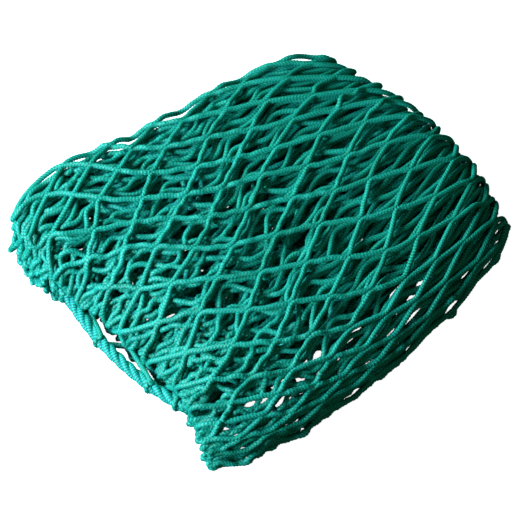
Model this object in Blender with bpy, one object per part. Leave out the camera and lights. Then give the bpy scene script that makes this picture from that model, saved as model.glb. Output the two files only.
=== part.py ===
"""A folded pack of heavy knotless netting with its border rope.

Metres, +Z up. The netting is one panel folded to and fro, so its plies lie one
on another; each ply is its own closed body here, a thin pillow with the pack's
outline. The border rope lies along the -X end, gripped by edge loops of the
netting. The pack rests on z = 0.
"""

import math

import bpy
import numpy as np
from mathutils import Vector

PLIES = 10
PACK_HEIGHT = 0.054  # at the middle of the pack
GAP = 0.0007  # between one ply and the next
TWINE_DIAMETER = 0.0044
ROPE_DIAMETER = 0.0095
ROPE_CENTRE_HEIGHT = 0.0109
AROUND = 60  # points round a ply
RINGS = (0.0, 0.32, 0.56, 0.72, 0.84, 1.0)  # where a ply's rings lie, centre to rim
RIM_ROUND = 0.0012

NET_COLOUR = (0.02, 0.40, 0.31, 1.0)
ROPE_COLOUR = (0.03, 0.46, 0.38, 1.0)

# Corners of the pack's outline, as (x, y, how far the pack thins there).
OUTLINE = (
    (0.157, -0.050, 0.018),
    (0.156, -0.014, 0.016),
    (0.150, 0.030, 0.012),
    (0.139, 0.070, 0.008),
    (0.122, 0.096, 0.007),
    (0.080, 0.108, 0.008),
    (0.030, 0.116, 0.009),
    (-0.030, 0.124, 0.012),
    (-0.085, 0.141, 0.020),
    (-0.124, 0.141, 0.026),
    (-0.146, 0.124, 0.030),
    (-0.147, 0.101, 0.030),
    (-0.136, 0.076, 0.024),
    (-0.129, 0.035, 0.020),
    (-0.130, -0.010, 0.020),
    (-0.134, -0.050, 0.018),
    (-0.150, -0.090, 0.018),
    (-0.157, -0.117, 0.022),
    (-0.128, -0.134, 0.030),
    (-0.080, -0.141, 0.032),
    (0.000, -0.142, 0.034),
    (0.075, -0.132, 0.034),
    (0.120, -0.122, 0.032),
    (0.148, -0.108, 0.027),
    (0.157, -0.083, 0.022),
)
# How far in each ply's rim sits from the pack's outline, as a part of the radius.
RIM_INSET = (0.020, 0.012, 0.0, 0.010, 0.004, 0.014, 0.006, 0.018, 0.010, 0.024)

# The border rope's route, in the plane.
ROPE_ROUTE = (
    (-0.1375, 0.0830),
    (-0.1425, 0.0600),
    (-0.1462, 0.0340),
    (-0.1478, 0.0080),
    (-0.1466, -0.0180),
    (-0.1428, -0.0420),
    (-0.1372, -0.0640),
    (-0.1345, -0.0790),
)
# Where the netting's edge loops grip the rope: y, and how far each reaches in.
EDGE_LOOPS = ((0.060, 0.028), (0.014, 0.030), (-0.040, 0.029), (-0.064, 0.0240))


def clear_scene():
    for thing in list(bpy.data.objects):
        bpy.data.objects.remove(thing, do_unlink=True)


def material(name, colour, rough):
    made = bpy.data.materials.new(name)
    made.use_nodes = True
    shader = made.node_tree.nodes["Principled BSDF"]
    shader.inputs["Base Color"].default_value = colour
    shader.inputs["Roughness"].default_value = rough
    made.diffuse_color = colour
    return made


def closed_spline(corners, steps):
    """A smooth closed curve through the corners (Catmull-Rom)."""
    points = np.array(corners, float)
    made = []
    for i in range(len(points)):
        a, b, c, d = (points[(i + k) % len(points)] for k in (-1, 0, 1, 2))
        for t in np.arange(steps) / steps:
            made.append(
                0.5
                * (
                    2 * b
                    + (c - a) * t
                    + (2 * a - 5 * b + 4 * c - d) * t**2
                    + (3 * b - a - 3 * c + d) * t**3
                )
            )
    return np.array(made)


def open_spline(corners, steps):
    points = np.array(corners, float)
    padded = np.vstack([2 * points[0] - points[1], points, 2 * points[-1] - points[-2]])
    made = []
    for i in range(1, len(padded) - 2):
        a, b, c, d = padded[i - 1 : i + 3]
        for t in np.arange(steps) / steps:
            made.append(
                0.5
                * (
                    2 * b
                    + (c - a) * t
                    + (2 * a - 5 * b + 4 * c - d) * t**2
                    + (3 * b - a - 3 * c + d) * t**3
                )
            )
    made.append(points[-1])
    return np.array(made)


def rays():
    """The outline's radius and thinning at evenly spaced angles round the pack."""
    curve = closed_spline(OUTLINE, 12)
    angle = np.arctan2(curve[:, 1], curve[:, 0])
    order = np.argsort(angle)
    angle, curve = angle[order], curve[order]
    at = -math.pi + 2 * math.pi * np.arange(AROUND) / AROUND
    radius = np.interp(at, angle, np.hypot(curve[:, 0], curve[:, 1]), period=2 * math.pi)
    thins = np.interp(at, angle, curve[:, 2], period=2 * math.pi)
    return at, radius, thins


def rim_share(ply, at):
    """Where this ply's rim lies on each ray. The two lowest plies leave room for the rope."""
    share = np.full(len(at), 1.0 - RIM_INSET[ply])
    share -= 0.012 * (0.5 + 0.5 * np.sin(3 * at + 1.9 * ply))
    if ply < 6:
        beside_rope = np.clip((np.cos(at - math.radians(176)) - 0.62) / 0.12, 0, 1)
        share = np.minimum(share, 1.0 - 0.15 * beside_rope)
    if ply > 6:
        front = np.clip((np.cos(at - math.radians(-92)) - 0.5) / 0.3, 0, 1)
        share -= 0.012 * (ply - 6) * front
    return np.clip(share, 0.845, 1.0)


def ply_mesh(ply, at, radius, thins):
    """The two faces of a ply share the pack's height, so no ply meets its neighbour."""
    share = rim_share(ply, at)

    def heights(ring):
        return PACK_HEIGHT - thins * ring**3.2

    def layer(level, lift, pull):
        rows = []
        for ring in RINGS[1:]:
            if ring < 1.0:
                xy = np.c_[np.cos(at), np.sin(at)] * (radius * ring)[:, None]
                height = heights(ring)
            else:
                along = (share - RINGS[-2]) / (1.0 - RINGS[-2])
                height = heights(RINGS[-2]) * (1 - along) + heights(1.0) * along
                reach = radius * share - pull
                xy = np.c_[np.cos(at), np.sin(at)] * reach[:, None]
            rows.append(np.c_[xy, height * level / PLIES + lift])
        return rows

    bottom = layer(ply, GAP / 2 if ply else 0.0, RIM_ROUND)
    top = layer(ply + 1, -GAP / 2 if ply < PLIES - 1 else 0.0, RIM_ROUND)
    middle = (bottom[-1] + top[-1]) / 2
    middle[:, :2] *= (1 + RIM_ROUND / np.hypot(middle[:, 0], middle[:, 1]))[:, None]
    centre_low = np.array([[0, 0, PACK_HEIGHT * ply / PLIES + (GAP / 2 if ply else 0)]])
    centre_high = np.array(
        [[0, 0, PACK_HEIGHT * (ply + 1) / PLIES - (GAP / 2 if ply < PLIES - 1 else 0)]]
    )
    points = np.vstack([centre_low, *bottom, middle, *top[::-1], centre_high])
    faces = []
    rows = 2 * len(bottom) + 1
    for j in range(AROUND):
        k = (j + 1) % AROUND
        faces.append((0, 1 + k, 1 + j))
        last = 1 + (rows - 1) * AROUND
        faces.append((last + j, last + k, 1 + rows * AROUND))
        for row in range(rows - 1):
            a, b = 1 + row * AROUND, 1 + (row + 1) * AROUND
            if row < len(bottom) - 1:
                faces.append((a + j, a + k, b + j))
                faces.append((a + k, b + k, b + j))
            elif row < len(bottom) + 1:
                faces.append((a + j, a + k, b + k, b + j))
            else:
                faces.append((a + j, a + k, b + j))
                faces.append((a + k, b + k, b + j))
    return points, faces


def add_ply(ply, at, radius, thins, surface):
    points, faces = ply_mesh(ply, at, radius, thins)
    base = Vector((0, 0, PACK_HEIGHT * ply / PLIES))
    mesh = bpy.data.meshes.new(f"netting_ply_{ply + 1:02d}")
    mesh.from_pydata([tuple(Vector(p) - base) for p in points], [], faces)
    mesh.materials.append(surface)
    mesh.validate()
    thing = bpy.data.objects.new(mesh.name, mesh)
    thing.location = base
    bpy.context.collection.objects.link(thing)
    return thing


def add_tube(name, points, diameter, surface, cyclic=False, sides=3):
    curve = bpy.data.curves.new(name, "CURVE")
    curve.dimensions = "3D"
    curve.bevel_depth = diameter / 2
    curve.bevel_resolution = sides
    curve.use_fill_caps = not cyclic
    curve.twist_mode = "Z_UP" if cyclic else "MINIMUM"
    spline = curve.splines.new("POLY")
    spline.points.add(len(points) - 1)
    origin = Vector(points[0])
    for target, point in zip(spline.points, points):
        target.co = (*(Vector(point) - origin), 1)
    spline.use_cyclic_u = cyclic
    curve.materials.append(surface)
    thing = bpy.data.objects.new(name, curve)
    thing.location = origin
    bpy.context.collection.objects.link(thing)
    return thing


def rope_x(y):
    route = np.array(ROPE_ROUTE)[::-1]
    return float(np.interp(y, route[:, 1], route[:, 0]))


def add_rope(surface):
    route = open_spline(ROPE_ROUTE, 6)
    return add_tube(
        "border_rope",
        [(x, y, ROPE_CENTRE_HEIGHT) for x, y in route],
        ROPE_DIAMETER,
        surface,
        sides=4,
    )


def add_edge_loop(number, y, reach, surface):
    """A loop of the netting's own twine square round the rope, drawn in towards the pack."""
    slope = (rope_x(y + 0.006) - rope_x(y - 0.006)) / 0.012
    inward = Vector((1, -slope, 0)).normalized()
    centre = Vector((rope_x(y), y, ROPE_CENTRE_HEIGHT))
    up = Vector((0, 0, 1))
    round_rope = ROPE_DIAMETER / 2 + TWINE_DIAMETER / 2 + 0.0006
    tip = TWINE_DIAMETER / 2 + 0.0006
    points = []
    for step in range(9):
        turn = math.radians(90 + 180 * step / 8)
        points.append(
            centre + inward * round_rope * math.cos(turn) + up * round_rope * math.sin(turn)
        )
    for step in range(7):
        turn = math.radians(-90 + 180 * step / 6)
        points.append(
            centre
            + inward * (reach - 0.014 + tip * math.cos(turn))
            + up * tip * math.sin(turn)
        )
    return add_tube(f"edge_loop_{number}", points, TWINE_DIAMETER, surface, cyclic=True)


def main():
    clear_scene()
    at, radius, thins = rays()
    for ply in range(PLIES):
        tint = 0.9 + 0.2 * ply / (PLIES - 1)
        colour = (*(c * tint for c in NET_COLOUR[:3]), 1.0)
        add_ply(ply, at, radius, thins, material(f"netting_{ply + 1:02d}", colour, 0.62))
    add_rope(material("border_rope", ROPE_COLOUR, 0.58))
    for number, (y, reach) in enumerate(EDGE_LOOPS, 1):
        add_edge_loop(number, y, reach, material(f"edge_loop_{number}", NET_COLOUR, 0.6))


main()
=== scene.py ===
"""A folded pack of knotless netting with its border rope, as it lies on a table.

The net is one panel of twines that zigzag along it and are joined where they
meet. It is folded to and fro, doubled over at the +X end, and let settle by a
small rod simulation with contact, gravity and a fixed seed. The settled twines
are then drawn with their braid. Millimetres are used until a mesh is made.
"""

import math

import bpy
import numpy as np
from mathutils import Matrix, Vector


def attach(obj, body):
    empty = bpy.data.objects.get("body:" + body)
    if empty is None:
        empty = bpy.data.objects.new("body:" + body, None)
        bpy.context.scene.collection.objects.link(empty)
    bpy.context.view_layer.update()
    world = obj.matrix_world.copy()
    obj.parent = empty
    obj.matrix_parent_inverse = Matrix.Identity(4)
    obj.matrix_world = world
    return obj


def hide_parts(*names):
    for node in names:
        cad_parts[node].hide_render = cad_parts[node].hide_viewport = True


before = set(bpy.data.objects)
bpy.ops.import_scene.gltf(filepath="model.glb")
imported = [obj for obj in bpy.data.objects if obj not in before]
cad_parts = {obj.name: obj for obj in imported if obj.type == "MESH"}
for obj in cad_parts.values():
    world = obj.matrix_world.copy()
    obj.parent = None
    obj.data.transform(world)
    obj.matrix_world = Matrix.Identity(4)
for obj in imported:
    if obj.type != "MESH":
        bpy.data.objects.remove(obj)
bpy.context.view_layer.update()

MM = 0.001
TAU = 2 * math.pi
TWINE = 4.4  # diameter
PER = 8  # rods in each bar, from one joint to the next
ALONG = 24  # bars along a twine: from the bottom plies' end, round the +X fold, to the top plies' end
ROWS = (22, 37, 34, 37, 34)  # twines in each pair of plies, outermost pair first
PLIES = 2 * len(ROWS)
TOP = PLIES - 1
JOINT = 2.7  # between the two twines' centres where they are fused
ROW_WIDTH = 15.5  # from one row of joints to the next, before they settle
LOWEST = 2.5  # height of the bottom ply before it settles
CORNER = 45  # how far in the corner by the rope's far end is rounded over
PIVOT = 35  # the x at which the askew rows of joints cross their straight ones
PITCH = 5.7  # from ply to ply before they settle
ROPE = 9.5  # diameter
ROPE_HEIGHT = 10.9  # of its centre
ROPE_LAY = 32  # along the rope, one turn of a strand
STRAND = 2.6  # radius
STRAND_OFFSET = 2.2  # of its centre from the rope's
STIFFNESS = 0.3  # how strongly a twine straightens in each round of the settling

# The braid of a twine: its mean radius, the length of a rib along it, and the ribs' depth.
BODY = 2.02
RIB = 2.5
RIB_DEPTH = 0.5
LEAN = 0.8  # how far a rib runs along the twine in each quarter turn, in ribs
# The turn that closes two twines into one mesh end: how far out and how far aside its points lie.
BOW = ((1.2, -1.9), (3.0, -1.3), (3.6, 0.0), (3.0, 1.3), (1.2, 1.9))
UP = np.array([0, 0, 1.0])

# ---------------------------------------------------------------- the layout

# The pack's front and back edges, as (x, y).
FRONT = np.array(
    [(-160, -114), (-152, -118), (-128, -130), (-80, -139), (0, -141)]
    + [(75, -133), (120, -124), (148, -112), (160, -97)],
    float,
)
BACK = np.array(
    [(-158, 84), (-155, 104), (-149, 121), (-136, 133), (-115, 141), (-85, 141)]
    + [(-30, 126), (30, 119), (80, 112), (122, 99), (142, 82), (160, 60)],
    float,
)
# The x of its two ends, at these shares of the way from the front edge to the back.
ACROSS = np.array([0, 0.04, 0.08, 0.13, 0.18, 0.25, 0.5, 0.62, 0.66, 0.74, 0.81, 0.86, 0.93, 1.0])
START = np.array([-146, -147, -143, -139, -137, -131, -132, -132, -137, -140, -147, -151, -150, -142], float)
END = np.array([149, 152, 155, 157, 159, 160, 160, 158, 157, 154, 151, 148, 145, 141], float)
# How far across the outer plies' rows of joints lie: 1 is the back edge, 0 the front.
OUTER_ROWS = np.array(
    [1.02, 0.99, 0.95, 0.90, 0.853, 0.797, 0.745, 0.70, 0.65, 0.59, 0.534, 0.476]
    + [0.418, 0.35, 0.285, 0.22, 0.17, 0.125, 0.088, 0.055, 0.030, 0.012, 0.0]
)
# The folds that each inner pair of plies runs between, on the same scale. The outer pair has its rows.
FOLDS = ((0, 0), (0.0, 0.985), (0.985, 0.19), (0.19, 0.99), (0.99, 0.16))
# How far each pair's ends lie in from the pack's end beside the rope, below and above.
LOWER_SET_BACK = np.array([3, 3, 4, 5, 6.0])
UPPER_SET_BACK = np.array([0, 1, 3, 5, 7.0])
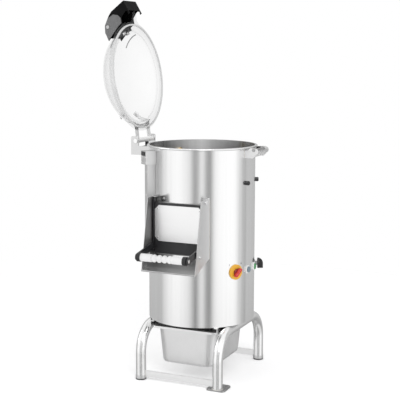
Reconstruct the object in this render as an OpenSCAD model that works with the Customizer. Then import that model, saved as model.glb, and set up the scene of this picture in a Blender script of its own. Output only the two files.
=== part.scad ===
/* [Barrel] */
// Outside diameter of the barrel
barrel_d = 400; // [380:5:420]
// Sheet thickness of the barrel
barrel_t = 2; // [1.5:0.5:3]
// Height of the barrel's lower edge above the floor
barrel_z = 215; // [195:5:260]
// Height of the barrel, lower edge to the top of the rim
barrel_h = 655; // [600:5:760]
// Radius of the rolled bead round the rim
bead_r = 3.5; // [3:0.5:5]
// Height of the drum's floor above the barrel's lower edge
floor_h = 247; // [230:1:260]
// Thickness of the drum's floor and of the base plate
plate_t = 3; // [2:0.5:4]

/* [Abrasive lining and disc] */
// Depth of the lining's upper edge below the rim
liner_down = 114; // [80:1:200]
// Thickness of the abrasive lining
liner_t = 3; // [2:0.5:5]
// Running gap between the disc and the lining
disc_gap = 5; // [3:0.5:8]
// Thickness of the disc
disc_t = 10; // [8:1:14]
// Gap between the drum's floor and the disc
disc_lift = 9; // [6:1:12]
// Height of the waves on the disc
wave_h = 14; // [8:1:20]
// Number of waves on the disc
wave_n = 4; // [2:1:6]
// Diameter of the main shaft
shaft_d = 28; // [22:1:34]

/* [Drive] */
// Radius of the motor's pulley
pulley_small_r = 30; // [24:1:34]
// Gap between the rims of the two pulleys
pulley_gap = 8; // [5:1:20]
// Diameter of the motor's body
motor_d = 124; // [110:2:130]
// Gap between the motor and the barrel's wall
motor_gap = 18; // [10:1:24]
// Height of the motor's body
motor_h = 158; // [130:2:165]
// Height of the pulleys above the base plate
pulley_lift = 32; // [20:1:40]
// Width of the pulleys
pulley_w = 25; // [18:1:28]

/* [Frame] */
// Diameter of the leg tubes
tube_d = 38; // [32:1:42]
// Wall of the leg tubes
tube_t = 2; // [1.5:0.5:3]
// How far each leg frame's centre line lies inside the barrel's wall
leg_in = 44.6; // [36:0.2:56]
// How far the legs' centre lines stand in front of and behind the barrel
leg_out = 6; // [0:1:20]
// Radius of the tube's bend, to its centre line
bend_r = 95; // [60:5:110]
// Height of the cross bars
bar_h = 25; // [18:1:32]
// Thickness of the cross bars
bar_t = 5; // [3:1:8]
// Height of the cross bars' lower edge above the floor
bar_z = 10; // [8:1:20]
// Width of the foot plate
foot_w = 72; // [66:1:90]
// Length of the foot plate
foot_l = 76; // [72:1:90]
// How far the foot plate sits behind its leg
foot_off = 17; // [10:1:20]
// Thickness of the foot plate and of the rubber feet
foot_t = 5; // [4:0.5:8]

/* [Peel tray] */
// Height of the tray's rim below the barrel's lower edge
tray_down = 18; // [12:1:24]
// Height of the turned-down edge at the tray's front
tray_lip = 8; // [5:0.5:10]
// Side play of the tray in its rails
tray_play = 1.5; // [1:0.5:4]
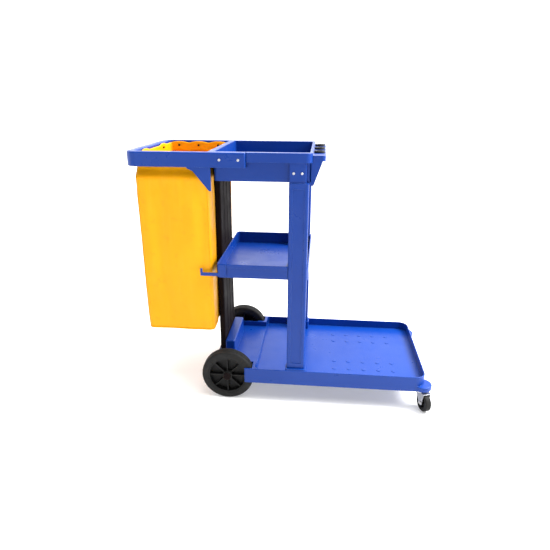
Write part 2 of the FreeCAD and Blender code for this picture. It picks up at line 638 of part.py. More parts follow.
# ---------------------------------------------------------------- front casters
def turned(solid, side):
    """Turn a caster piece, drawn with its wheel trailing towards +X, outwards on its own side."""
    solid = solid.rotate(Vector(CASTER_X, -CASTER_Y, 0), Vector(0, 0, 1), -CASTER_TURN)
    return mirrored(solid, side)


WHEEL_CENTRE = (CASTER_X + CASTER_TRAIL, -CASTER_Y, CASTER_R)


def caster_stem(side):
    """Swivel pin with a flat head below the fork's crown."""
    head = rod((CASTER_X, side * CASTER_Y, 73.2), (0, 0, 1), 9.5, 4.0)
    head = round_level_edges(head, 73.2, 1.6)
    return union([head, rod((CASTER_X, side * CASTER_Y, 74), (0, 0, 1), AXLE_R, 27)])


def caster_insert(side):
    return ring((CASTER_X, side * CASTER_Y, EAR_Z0 + 0.2), (0, 0, 1), INSERT_R, AXLE_R, 15.8)


def caster_raceway(side):
    """Pressed cup that holds the swivel's balls under the ear."""
    cup = rod((CASTER_X, side * CASTER_Y, CROWN_Z + GAP), (0, 0, 1), 23, EAR_Z0 - CROWN_Z - GAP)
    cup = round_level_edges(cup, EAR_Z0, 2.0)
    return cup.cut(rod((CASTER_X, side * CASTER_Y, CROWN_Z - 1), (0, 0, 1), AXLE_R + RUN_FIT, 10))


def caster_fork(side):
    crown = rod((CASTER_X, -CASTER_Y, CROWN_Z - 3), (0, 0, 1), CROWN_R, 3)
    crown = crown.fuse(slab(CASTER_X - 6, CASTER_X + 40, -CASTER_Y - 16.5, -CASTER_Y + 16.5,
                            CROWN_Z - 3, CROWN_Z, (0, 6, 6, 0)))
    legs = []
    cx, _, cz = WHEEL_CENTRE
    for y in (-16.5, 14.0):
        face = -CASTER_Y + y
        blade = [(CASTER_X - 14, face, CROWN_Z - 1), (CASTER_X + 40, face, CROWN_Z - 1),
                 (cx + 11, face, cz), (cx - 9, face, cz - 5), (CASTER_X - 12, face, 66)]
        legs.append(profile(blade, 2.5, (0, 1, 0)))
        legs.append(rod((cx, face, cz), (0, 1, 0), 11, 2.5))
    fork = union([crown] + legs)
    fork = fork.cut(rod((CASTER_X, -CASTER_Y, CROWN_Z - 10), (0, 0, 1), AXLE_R + RUN_FIT, 20))
    fork = fork.cut(rod((cx, -CASTER_Y - 30, cz), (0, 1, 0), 4.0, 60))
    return turned(fork, side)


def caster_axle(side):
    cx, _, cz = WHEEL_CENTRE
    head = rod((cx, -CASTER_Y - 20.5, cz), (0, 1, 0), 7, 3.9)
    head = head.makeFillet(1.5, [e for e in head.Edges if e.BoundBox.YMax < -CASTER_Y - 20.4])
    pin = union([head, rod((cx, -CASTER_Y - 17, cz), (0, 1, 0), 3.95, 40.5)])
    return turned(pin, side)


def caster_nut(side):
    cx, _, cz = WHEEL_CENTRE
    corners = []
    for i in range(6):
        a = math.radians(60 * i)
        corners.append((cx + 7.5 * math.cos(a), -CASTER_Y + 16.8, cz + 7.5 * math.sin(a)))
    nut = profile(corners, 5.5, (0, 1, 0))
    nut = nut.cut(rod((cx, -CASTER_Y + 10, cz), (0, 1, 0), 3.95, 20))
    return turned(nut, side)


def caster_tyre(side):
    cx, _, cz = WHEEL_CENTRE
    tyre = rod((cx, -CASTER_Y - CASTER_WIDTH / 2, cz), (0, 1, 0), CASTER_R, CASTER_WIDTH)
    tyre = tyre.makeFillet(5.0, [e for e in tyre.Edges if e.BoundBox.YLength < 0.1])
    tyre = tyre.cut(rod((cx, -CASTER_Y - 30, cz), (0, 1, 0), 27, 60))
    return turned(tyre, side)


def caster_hub(side):
    cx, _, cz = WHEEL_CENTRE
    hub = union([ring((cx, -CASTER_Y - 10, cz), (0, 1, 0), 27, 22, 20),
                 rod((cx, -CASTER_Y - 2.5, cz), (0, 1, 0), 23, 5),
                 rod((cx, -CASTER_Y - 13.4, cz), (0, 1, 0), 9, 26.8)])
    hub = hub.cut(rod((cx, -CASTER_Y - 30, cz), (0, 1, 0), 4.0, 60))
    return turned(hub, side)


# ---------------------------------------------------------------- write every node
def main():
    export("base_platform", base_platform())
    export("rear_column", rear_column())
    export("top_tray", top_tray())
    export("mid_tray", mid_tray())
    export("tool_rack", tool_rack())
    export("tool_grips", tool_grips())
    export("handle_frame", handle_frame())
    export("bag_pegs", bag_pegs())
    export("bag", bag())
    export("bag_eyelets", bag_eyelets())
    export("zip_tape", zip_tape())
    export("zip_teeth", zip_teeth())
    export("zip_slider", zip_slider())
    export("zip_pull", zip_pull())
    export("side_hooks", side_hooks())
    export("rear_axle", rear_axle())
    export("axle_washers", axle_washers())
    export("post_screws", [screw(*p) for p in POST_SCREWS])
    export("column_screws", [screw(*p) for p in COLUMN_SCREWS + SOCKET_SCREWS])
    export("handle_screws", [screw(*p) for p in HANDLE_SCREWS])
    export("rack_screws", [screw(*p) for p in RACK_SCREWS])
    for side, word in SIDES:
        export("front_post_" + word, front_post(side))
        export("rear_tyre_" + word, rear_tyre(side))
        export("rear_hub_" + word, rear_hub(side))
        export("rear_bush_" + word, rear_bush(side))
        export("axle_cap_" + word, axle_cap(side))
        export("caster_stem_" + word, caster_stem(side))
        export("caster_insert_" + word, caster_insert(side))
        export("caster_raceway_" + word, caster_raceway(side))
        export("caster_fork_" + word, caster_fork(side))
        export("caster_axle_" + word, caster_axle(side))
        export("caster_nut_" + word, caster_nut(side))
        export("caster_tyre_" + word, caster_tyre(side))
        export("caster_hub_" + word, caster_hub(side))


main()
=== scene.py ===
"""Looks of the wheeled cleaning cart: materials for the CAD pieces, the soft vinyl bag, floor, light
and camera. Metres, in the CAD frame: +X to the front of the deck, +Y to the left, +Z up."""

import json
import math

import bmesh
import bpy
from mathutils import Matrix, Vector, noise


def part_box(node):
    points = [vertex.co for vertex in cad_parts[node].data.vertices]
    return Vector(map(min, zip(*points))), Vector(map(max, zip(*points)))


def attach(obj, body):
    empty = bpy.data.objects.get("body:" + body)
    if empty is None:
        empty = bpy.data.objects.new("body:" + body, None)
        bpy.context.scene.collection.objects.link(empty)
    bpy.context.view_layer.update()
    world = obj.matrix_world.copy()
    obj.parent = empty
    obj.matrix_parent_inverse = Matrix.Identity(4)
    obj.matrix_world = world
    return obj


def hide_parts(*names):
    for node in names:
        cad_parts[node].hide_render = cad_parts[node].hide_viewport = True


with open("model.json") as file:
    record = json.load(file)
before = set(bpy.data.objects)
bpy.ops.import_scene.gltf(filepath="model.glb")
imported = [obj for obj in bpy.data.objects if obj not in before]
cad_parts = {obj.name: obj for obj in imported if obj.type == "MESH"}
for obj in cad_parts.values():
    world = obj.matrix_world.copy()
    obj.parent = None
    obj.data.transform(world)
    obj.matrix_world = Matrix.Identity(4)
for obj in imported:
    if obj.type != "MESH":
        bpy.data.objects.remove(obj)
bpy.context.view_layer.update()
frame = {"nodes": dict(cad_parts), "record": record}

FOCAL_MM = 31.71           # on a 36 mm sensor
CAMERA_PLACE = (0.1145, -1.9004, 1.1656)
CAMERA_YAW, CAMERA_PITCH, CAMERA_ROLL = 0.094, 0.357, -0.003
SKY_DIM, SKY_BRIGHT = 0.12, 2.2   # in front of the object and behind it
FLOOR_GLOW = 0.36          # the floor is lit a little from below, like a light table
OVERHEAD = 3.0
FLOOR_REACH = 30.0
FRONT_WATTS = 220.0
KEY_WATTS = 14.0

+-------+

Task directions:
Using the data above, restate word for word the lines from its opening line through the line that contains "its border rope.", and no more.

Output of the exercise:
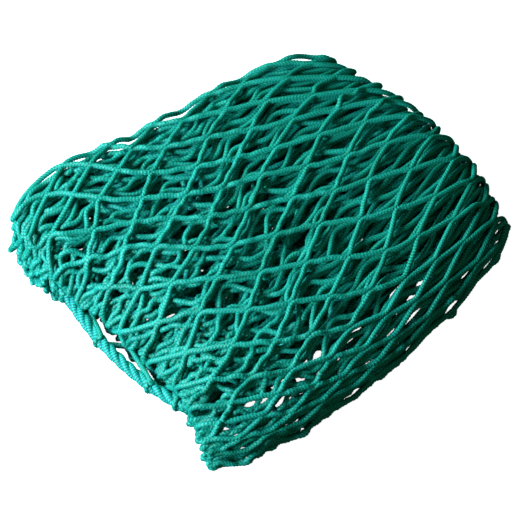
Model this object in Blender with bpy, one object per part. Leave out the camera and lights. Then give the bpy scene script that makes this picture from that model, saved as model.glb. Output the two files only.
=== part.py ===
"""A folded pack of heavy knotless netting with its border rope.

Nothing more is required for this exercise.